>>>

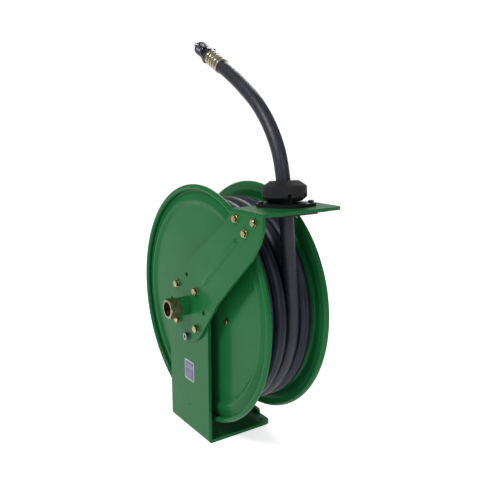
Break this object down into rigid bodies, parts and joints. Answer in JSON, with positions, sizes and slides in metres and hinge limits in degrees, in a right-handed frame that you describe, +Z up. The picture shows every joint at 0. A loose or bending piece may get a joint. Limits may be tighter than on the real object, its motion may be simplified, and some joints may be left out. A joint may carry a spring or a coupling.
{
  "type": "hose reel with quick disconnect coupler",
  "caption": "Spring-rewind hose reel on a single pedestal: pressed discs, wound hose, roller guide, ball stop, swivel inlet and a quick disconnect coupler on the hose end.",
  "frame": {"origin": "on the floor under the foot, at the centre of its four bolt holes and below the middle of the drum", "axes": "+Z up, +Y along the drum's axis away from the pedestal's panel, +X towards the hose guide"},
  "size_m": [0.4304, 0.191, 0.693],
  "materials": {
    "green_paint": "glossy enamel",
    "hose_rubber": "satin",
    "yellow_zinc": "yellow zinc plated, bright",
    "steel": "machined",
    "spring_steel": "oiled",
    "brass": "machined",
    "bronze": "machined",
    "black_plastic": "moulded",
    "stop_rubber": "moulded",
    "black_steel": "black oxide",
    "dark_chrome": "polished",
    "seal_rubber": "smooth",
    "roller_plastic": "smooth",
    "label": "printed film"
  },
  "bodies": {
    "stand": {"pedestal": "green_paint", "guide_arm": "green_paint", "outlet_bracket": "green_paint", "spindle": "steel", "shaft_sleeve": "green_paint", "spindle_bolts": "yellow_zinc", "bracket_bolts": "yellow_zinc", "spindle_clip": "spring_steel", "label_plate": "label", "pawl_pin": "steel", "pawl_spring": "spring_steel", "guide_housing": "black_plastic", "guide_ring": "black_plastic", "guide_screws": "black_steel", "roller_pins": "steel", "stop_front": "stop_rubber", "stop_rear": "stop_rubber", "stop_screws": "black_steel", "hose_run": "hose_rubber", "free_hose": "hose_rubber", "ferrule": "yellow_zinc", "hose_end": "hose_rubber", "hose_stem": "steel", "coupler_adapter": "black_steel", "coupler_body": "dark_chrome", "sleeve_spring": "spring_steel", "sleeve_clip": "spring_steel", "lock_balls": "steel", "valve_spring": "spring_steel", "coupler_seal": "seal_rubber"},
    "drum": {"near_disc": "green_paint", "far_disc": "green_paint", "drum_core": "green_paint", "near_disc_bolts": "yellow_zinc", "far_disc_bolts": "yellow_zinc", "near_hub": "green_paint", "near_bush": "bronze", "far_bush": "bronze", "spring_cup": "green_paint", "spring_cover": "green_paint", "power_spring": "spring_steel", "ratchet_ring": "steel", "fluid_tube": "steel", "outlet_elbow": "brass", "inner_hose": "hose_rubber", "far_cap": "green_paint", "hose_pack": "hose_rubber"},
    "pawl": {"pawl": "steel"},
    "inlet": {"inlet_swivel": "brass", "swivel_seals": "seal_rubber", "swivel_clip": "spring_steel"},
    "roller_rear": {"roller_rear": "roller_plastic"},
    "roller_front": {"roller_front": "roller_plastic"},
    "roller_near": {"roller_near": "roller_plastic"},
    "roller_far": {"roller_far": "roller_plastic"},
    "release_sleeve": {"coupler_sleeve": "dark_chrome"},
    "valve": {"coupler_valve": "brass"},
    "plug": {"plug": "dark_chrome"}
  },
  "joints": [
    {"name": "drum_spin", "type": "hinge", "parent": "stand", "child": "drum", "pos_m": [0, 0, 0.2374], "axis": [0, 1, 0], "continuous": true},
    {"name": "pawl_swing", "type": "hinge", "parent": "stand", "child": "pawl", "pos_m": [0, 0, 0.1814], "axis": [0, 1, 0], "range_deg": [0, 14], "stiffness_Nm_per_rad": 0.02, "springref_deg": -11.46},
    {"name": "inlet_turn", "type": "hinge", "parent": "stand", "child": "inlet", "pos_m": [0, 0, 0.2374], "axis": [0, 1, 0], "continuous": true},
    {"name": "roller_rear_spin", "type": "hinge", "parent": "stand", "child": "roller_rear", "pos_m": [0.1536, 0, 0.4193], "axis": [0, 1, 0], "continuous": true},
    {"name": "roller_front_spin", "type": "hinge", "parent": "stand", "child": "roller_front", "pos_m": [0.1854, 0, 0.4193], "axis": [0, 1, 0], "continuous": true},
    {"name": "roller_near_spin", "type": "hinge", "parent": "stand", "child": "roller_near", "pos_m": [0.1695, -0.0159, 0.4265], "axis": [1, 0, 0], "continuous": true},
    {"name": "roller_far_spin", "type": "hinge", "parent": "stand", "child": "roller_far", "pos_m": [0.1695, 0.0159, 0.4265], "axis": [1, 0, 0], "continuous": true},
    {"name": "sleeve_slide", "type": "slide", "parent": "stand", "child": "release_sleeve", "axis": [0.8855, 0, -0.4645], "range_m": [0, 0.0035], "stiffness_N_per_m": 1500},
    {"name": "valve_slide", "type": "slide", "parent": "stand", "child": "valve", "axis": [0.8855, 0, -0.4645], "range_m": [0, 0.0022], "stiffness_N_per_m": 600},
    {"name": "plug_pull", "type": "slide", "parent": "stand", "child": "plug", "axis": [-0.8855, 0, 0.4645], "range_m": [0, 0.026]}
  ]
}
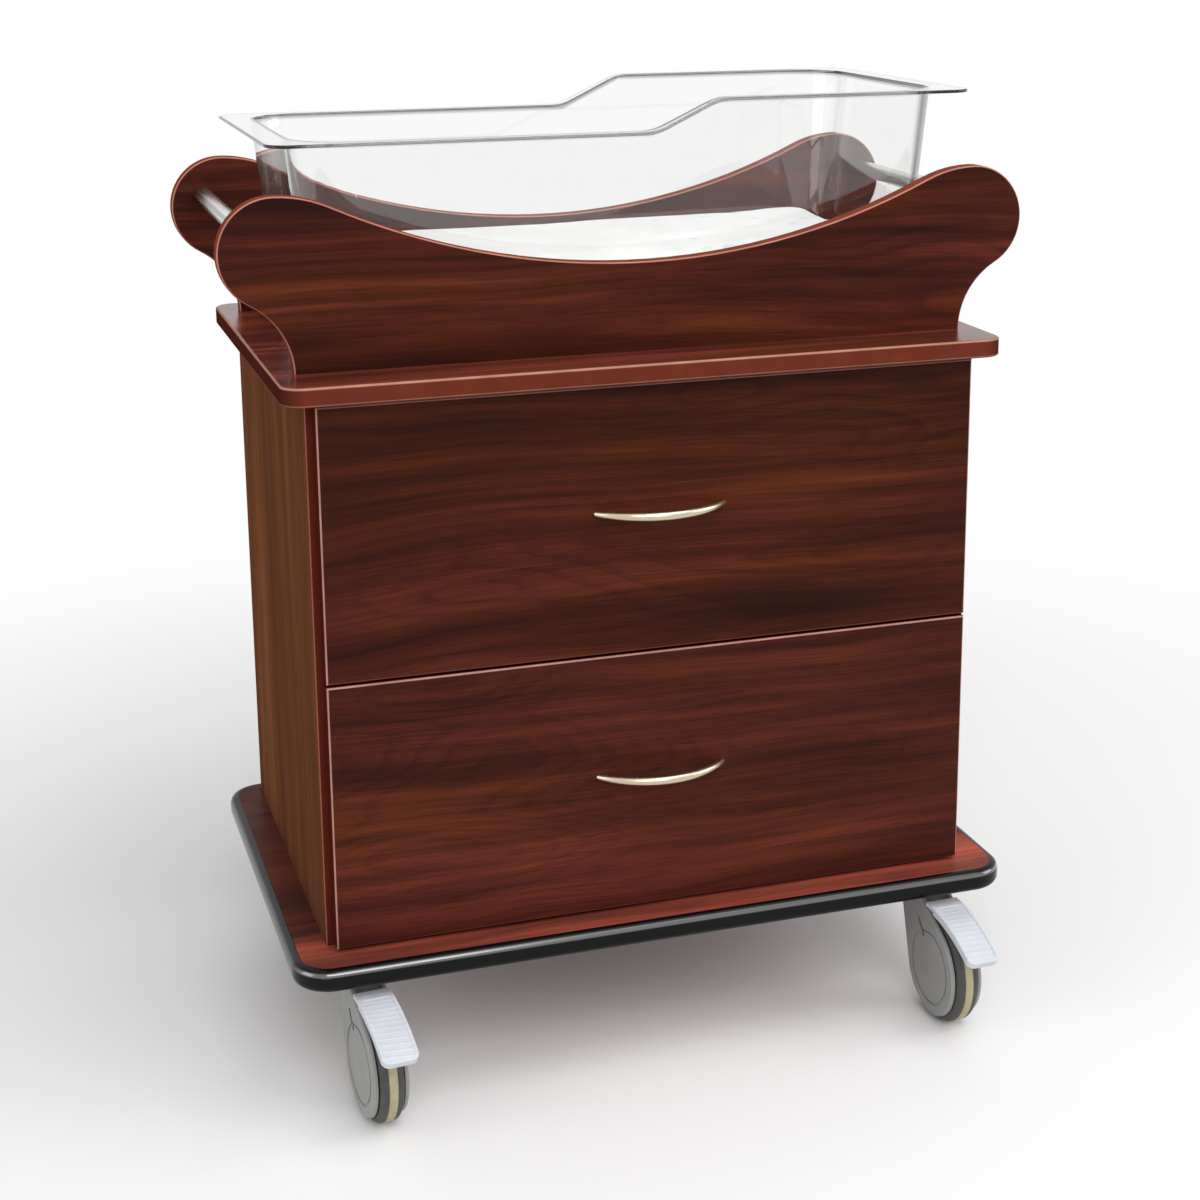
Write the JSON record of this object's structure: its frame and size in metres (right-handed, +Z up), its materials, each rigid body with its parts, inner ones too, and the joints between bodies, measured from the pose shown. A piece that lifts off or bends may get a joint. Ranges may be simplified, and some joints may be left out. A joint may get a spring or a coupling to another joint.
{
  "type": "hospital bassinet",
  "caption": "Wheeled hospital bassinet: clear lift-out tub with mattress between scrolled cradle panels, on a wood-grain cabinet with drawers, push bars, a bumper and braked casters.",
  "frame": {"origin": "on the floor under the middle of the overall outline", "axes": "+Z up, drawers face -Y, +X towards the head end of the tub"},
  "size_m": [0.872, 0.6129, 1.038],
  "materials": {
    "mahogany_laminate": "satin laminate with a mahogany grain",
    "drawer_box_board": "pale melamine-faced board",
    "black_bumper": "gloss",
    "stainless_bar": "polished stainless steel",
    "satin_nickel": "satin nickel",
    "slide_steel": "bright zinc",
    "zinc_steel": "bright zinc",
    "clear_plastic": "clear gloss",
    "mattress_cover": "woven cotton cover",
    "caster_plastic": "fine matte grain",
    "pedal_plastic": "satin",
    "tyre": "matte"
  },
  "bodies": {
    "frame": {"back_panel": "mahogany_laminate", "base_board": "mahogany_laminate", "base_bumper": "black_bumper", "base_screws": "zinc_steel", "bottom_panel": "mahogany_laminate", "caster_bolts": "zinc_steel", "caster_mounts": "zinc_steel", "cradle_screws": "zinc_steel", "divider_rail": "mahogany_laminate", "front_cradle_panel": "mahogany_laminate", "left_bar": "stainless_bar", "left_side_panel": "mahogany_laminate", "lower_slide_outer": "slide_steel", "rear_cradle_panel": "mahogany_laminate", "right_bar": "stainless_bar", "right_side_panel": "mahogany_laminate", "top_rails": "mahogany_laminate", "top_slab": "mahogany_laminate", "upper_slide_outer": "slide_steel"},
    "front_left_swivel": {"front_left_hood": "caster_plastic", "front_left_axle": "zinc_steel"},
    "front_left_wheel": {"front_left_wheel": "caster_plastic", "front_left_tyre": "tyre"},
    "front_left_brake": {"front_left_pedal": "pedal_plastic"},
    "front_right_swivel": {"front_right_hood": "caster_plastic", "front_right_axle": "zinc_steel"},
    "front_right_wheel": {"front_right_wheel": "caster_plastic", "front_right_tyre": "tyre"},
    "front_right_brake": {"front_right_pedal": "pedal_plastic"},
    "rear_left_swivel": {"rear_left_hood": "caster_plastic", "rear_left_axle": "zinc_steel"},
    "rear_left_wheel": {"rear_left_wheel": "caster_plastic", "rear_left_tyre": "tyre"},
    "rear_left_brake": {"rear_left_pedal": "pedal_plastic"},
    "rear_right_swivel": {"rear_right_hood": "caster_plastic", "rear_right_axle": "zinc_steel"},
    "rear_right_wheel": {"rear_right_wheel": "caster_plastic", "rear_right_tyre": "tyre"},
    "rear_right_brake": {"rear_right_pedal": "pedal_plastic"},
    "upper_drawer": {"upper_drawer_back": "drawer_box_board", "upper_drawer_bottom": "drawer_box_board", "upper_drawer_front": "mahogany_laminate", "upper_drawer_handle": "satin_nickel", "upper_drawer_left": "drawer_box_board", "upper_drawer_right": "drawer_box_board", "upper_handle_screws": "zinc_steel", "upper_slide_inner": "slide_steel"},
    "upper_slide_middle": {"upper_slide_middle": "slide_steel"},
    "lower_drawer": {"lower_drawer_back": "drawer_box_board", "lower_drawer_bottom": "drawer_box_board", "lower_drawer_front": "mahogany_laminate", "lower_drawer_handle": "satin_nickel", "lower_drawer_left": "drawer_box_board", "lower_drawer_right": "drawer_box_board", "lower_handle_screws": "zinc_steel", "lower_slide_inner": "slide_steel"},
    "lower_slide_middle": {"lower_slide_middle": "slide_steel"},
    "tub": {"tub": "clear_plastic"},
    "mattress": {"mattress": "mattress_cover"}
  },
  "joints": [
    {"name": "front_left_swivel", "type": "hinge", "parent": "frame", "child": "front_left_swivel", "pos_m": [-0.328, -0.1655, 0.141], "axis": [0, 0, 1], "continuous": true},
    {"name": "front_left_roll", "type": "hinge", "parent": "front_left_swivel", "child": "front_left_wheel", "pos_m": [-0.32408, -0.21033, 0.0625], "axis": [0.9962, 0.0872, 0], "continuous": true},
    {"name": "front_left_pedal", "type": "hinge", "parent": "front_left_swivel", "child": "front_left_brake", "pos_m": [-0.32591, -0.18941, 0.126], "axis": [-0.9962, -0.0872, 0], "range_deg": [-12, 0]},
    {"name": "front_right_swivel", "type": "hinge", "parent": "frame", "child": "front_right_swivel", "pos_m": [0.328, -0.1655, 0.141], "axis": [0, 0, 1], "continuous": true},
    {"name": "front_right_roll", "type": "hinge", "parent": "front_right_swivel", "child": "front_right_wheel", "pos_m": [0.32878, -0.21049, 0.0625], "axis": [0.9998, 0.0175, 0], "continuous": true},
    {"name": "front_right_pedal", "type": "hinge", "parent": "front_right_swivel", "child": "front_right_brake", "pos_m": [0.32842, -0.1895, 0.126], "axis": [-0.9998, -0.0175, 0], "range_deg": [-12, 0]},
    {"name": "rear_left_swivel", "type": "hinge", "parent": "frame", "child": "rear_left_swivel", "pos_m": [-0.328, 0.2525, 0.141], "axis": [0, 0, 1], "continuous": true},
    {"name": "rear_left_roll", "type": "hinge", "parent": "rear_left_swivel", "child": "rear_left_wheel", "pos_m": [-0.33036, 0.20756, 0.0625], "axis": [0.9986, -0.0523, 0], "continuous": true},
    {"name": "rear_left_pedal", "type": "hinge", "parent": "rear_left_swivel", "child": "rear_left_brake", "pos_m": [-0.32926, 0.22853, 0.126], "axis": [-0.9986, 0.0523, 0], "range_deg": [-12, 0]},
    {"name": "rear_right_swivel", "type": "hinge", "parent": "frame", "child": "rear_right_swivel", "pos_m": [0.328, 0.2525, 0.141], "axis": [0, 0, 1], "continuous": true},
    {"name": "rear_right_roll", "type": "hinge", "parent": "rear_right_swivel", "child": "rear_right_wheel", "pos_m": [0.33114, 0.20761, 0.0625], "axis": [0.9976, 0.0698, 0], "continuous": true},
    {"name": "rear_right_pedal", "type": "hinge", "parent": "rear_right_swivel", "child": "rear_right_brake", "pos_m": [0.32967, 0.22856, 0.126], "axis": [-0.9976, -0.0698, 0], "range_deg": [-12, 0]},
    {"name": "upper_drawer_slide", "type": "slide", "parent": "frame", "child": "upper_drawer", "axis": [0, -1, 0], "range_m": [0, 0.4]},
    {"name": "upper_slide_middle", "type": "slide", "parent": "frame", "child": "upper_slide_middle", "axis": [0, -1, 0], "range_m": [0, 0.2]},
    {"name": "lower_drawer_slide", "type": "slide", "parent": "frame", "child": "lower_drawer", "axis": [0, -1, 0], "range_m": [0, 0.4]},
    {"name": "lower_slide_middle", "type": "slide", "parent": "frame", "child": "lower_slide_middle", "axis": [0, -1, 0], "range_m": [0, 0.2]},
    {"name": "tub_lift", "type": "slide", "parent": "frame", "child": "tub", "axis": [0, 0, 1], "range_m": [0, 0.35]},
    {"name": "mattress_lift", "type": "slide", "parent": "tub", "child": "mattress", "axis": [0, 0, 1], "range_m": [0, 0.3]}
  ],
  "couplings": [
    {"joint": "upper_slide_middle", "follows": "upper_drawer_slide", "ratio": 0.5},
    {"joint": "lower_slide_middle", "follows": "lower_drawer_slide", "ratio": 0.5}
  ]
}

<<<

_Exercise:_
Select all lines with the word "between" from the entries above.

_Complete response:_
Write the JSON record of this object's structure: its frame and size in metres (right-handed, +Z up), its materials, each rigid body with its parts, inner ones too, and the joints between bodies, measured from the pose shown. A piece that lifts off or bends may get a joint. Ranges may be simplified, and some joints may be left out. A joint may get a spring or a coupling to another joint.
  "caption": "Wheeled hospital bassinet: clear lift-out tub with mattress between scrolled cradle panels, on a wood-grain cabinet with drawers, push bars, a bumper and braked casters.",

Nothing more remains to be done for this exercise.